Collected data:

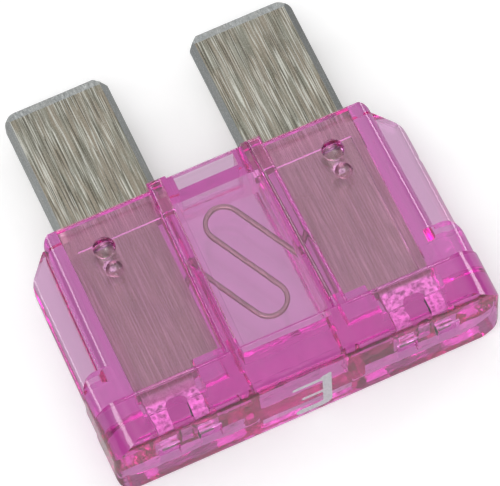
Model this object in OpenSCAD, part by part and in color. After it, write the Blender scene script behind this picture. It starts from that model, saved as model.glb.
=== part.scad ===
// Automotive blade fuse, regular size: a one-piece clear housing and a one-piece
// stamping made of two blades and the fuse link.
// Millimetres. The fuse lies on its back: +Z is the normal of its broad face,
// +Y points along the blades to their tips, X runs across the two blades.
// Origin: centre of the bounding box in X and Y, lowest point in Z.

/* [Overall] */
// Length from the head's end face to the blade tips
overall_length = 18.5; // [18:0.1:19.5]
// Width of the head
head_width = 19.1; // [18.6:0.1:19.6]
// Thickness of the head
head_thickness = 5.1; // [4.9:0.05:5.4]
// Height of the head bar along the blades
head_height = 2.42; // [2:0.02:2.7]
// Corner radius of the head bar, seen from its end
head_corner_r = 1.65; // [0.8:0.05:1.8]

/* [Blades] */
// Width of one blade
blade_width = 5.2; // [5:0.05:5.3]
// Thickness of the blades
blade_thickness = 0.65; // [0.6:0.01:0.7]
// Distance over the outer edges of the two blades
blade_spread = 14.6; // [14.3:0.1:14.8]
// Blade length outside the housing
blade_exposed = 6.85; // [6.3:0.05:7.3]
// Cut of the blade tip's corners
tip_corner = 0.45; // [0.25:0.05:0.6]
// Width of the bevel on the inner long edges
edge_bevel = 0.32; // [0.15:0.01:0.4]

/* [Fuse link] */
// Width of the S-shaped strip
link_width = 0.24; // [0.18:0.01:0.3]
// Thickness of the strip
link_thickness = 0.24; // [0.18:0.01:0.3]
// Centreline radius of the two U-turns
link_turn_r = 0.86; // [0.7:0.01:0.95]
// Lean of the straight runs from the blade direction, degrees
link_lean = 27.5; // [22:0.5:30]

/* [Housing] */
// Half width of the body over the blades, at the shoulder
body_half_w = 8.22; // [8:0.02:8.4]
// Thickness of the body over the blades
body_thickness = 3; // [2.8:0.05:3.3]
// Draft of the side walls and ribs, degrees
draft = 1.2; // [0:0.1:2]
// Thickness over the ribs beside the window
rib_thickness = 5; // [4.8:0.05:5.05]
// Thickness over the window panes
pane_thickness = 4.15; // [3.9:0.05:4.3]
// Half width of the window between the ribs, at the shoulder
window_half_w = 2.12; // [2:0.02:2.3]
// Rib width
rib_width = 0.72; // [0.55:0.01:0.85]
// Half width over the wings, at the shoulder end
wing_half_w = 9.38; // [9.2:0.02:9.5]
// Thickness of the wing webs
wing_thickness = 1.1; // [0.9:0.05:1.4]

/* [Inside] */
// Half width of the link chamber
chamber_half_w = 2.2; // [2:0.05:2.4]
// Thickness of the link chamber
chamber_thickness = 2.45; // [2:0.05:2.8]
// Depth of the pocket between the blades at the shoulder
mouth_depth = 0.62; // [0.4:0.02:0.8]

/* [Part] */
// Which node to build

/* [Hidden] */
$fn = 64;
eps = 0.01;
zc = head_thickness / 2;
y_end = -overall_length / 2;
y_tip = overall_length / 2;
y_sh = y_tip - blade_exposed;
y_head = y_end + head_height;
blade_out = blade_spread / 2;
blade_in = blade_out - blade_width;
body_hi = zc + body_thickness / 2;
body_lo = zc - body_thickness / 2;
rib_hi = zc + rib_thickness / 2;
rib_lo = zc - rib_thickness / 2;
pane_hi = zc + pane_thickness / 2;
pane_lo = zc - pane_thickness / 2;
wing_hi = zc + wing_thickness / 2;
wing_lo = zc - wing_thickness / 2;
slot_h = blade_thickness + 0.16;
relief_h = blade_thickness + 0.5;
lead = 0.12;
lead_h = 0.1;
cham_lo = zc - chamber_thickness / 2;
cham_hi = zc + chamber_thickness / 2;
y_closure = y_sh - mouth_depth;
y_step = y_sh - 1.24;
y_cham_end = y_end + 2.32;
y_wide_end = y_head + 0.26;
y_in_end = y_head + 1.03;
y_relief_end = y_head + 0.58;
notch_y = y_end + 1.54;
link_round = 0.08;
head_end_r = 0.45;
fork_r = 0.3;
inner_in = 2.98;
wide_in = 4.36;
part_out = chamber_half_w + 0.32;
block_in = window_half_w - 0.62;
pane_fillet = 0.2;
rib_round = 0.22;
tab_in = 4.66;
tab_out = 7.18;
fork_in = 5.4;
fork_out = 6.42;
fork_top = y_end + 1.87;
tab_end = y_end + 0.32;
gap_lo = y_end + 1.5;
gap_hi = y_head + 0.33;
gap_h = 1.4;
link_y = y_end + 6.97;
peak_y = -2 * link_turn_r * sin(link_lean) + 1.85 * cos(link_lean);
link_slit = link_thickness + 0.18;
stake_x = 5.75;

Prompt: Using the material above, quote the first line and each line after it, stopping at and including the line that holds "link_lean = 27.5; // [22:0.5:30]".

Response to the exercise:
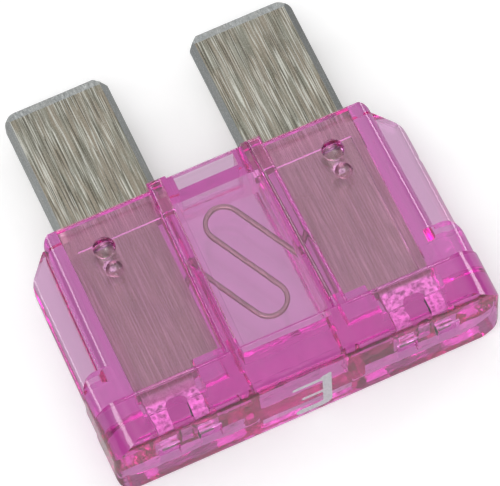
Model this object in OpenSCAD, part by part and in color. After it, write the Blender scene script behind this picture. It starts from that model, saved as model.glb.
=== part.scad ===
// Automotive blade fuse, regular size: a one-piece clear housing and a one-piece
// stamping made of two blades and the fuse link.
// Millimetres. The fuse lies on its back: +Z is the normal of its broad face,
// +Y points along the blades to their tips, X runs across the two blades.
// Origin: centre of the bounding box in X and Y, lowest point in Z.

/* [Overall] */
// Length from the head's end face to the blade tips
overall_length = 18.5; // [18:0.1:19.5]
// Width of the head
head_width = 19.1; // [18.6:0.1:19.6]
// Thickness of the head
head_thickness = 5.1; // [4.9:0.05:5.4]
// Height of the head bar along the blades
head_height = 2.42; // [2:0.02:2.7]
// Corner radius of the head bar, seen from its end
head_corner_r = 1.65; // [0.8:0.05:1.8]

/* [Blades] */
// Width of one blade
blade_width = 5.2; // [5:0.05:5.3]
// Thickness of the blades
blade_thickness = 0.65; // [0.6:0.01:0.7]
// Distance over the outer edges of the two blades
blade_spread = 14.6; // [14.3:0.1:14.8]
// Blade length outside the housing
blade_exposed = 6.85; // [6.3:0.05:7.3]
// Cut of the blade tip's corners
tip_corner = 0.45; // [0.25:0.05:0.6]
// Width of the bevel on the inner long edges
edge_bevel = 0.32; // [0.15:0.01:0.4]

/* [Fuse link] */
// Width of the S-shaped strip
link_width = 0.24; // [0.18:0.01:0.3]
// Thickness of the strip
link_thickness = 0.24; // [0.18:0.01:0.3]
// Centreline radius of the two U-turns
link_turn_r = 0.86; // [0.7:0.01:0.95]
// Lean of the straight runs from the blade direction, degrees
link_lean = 27.5; // [22:0.5:30]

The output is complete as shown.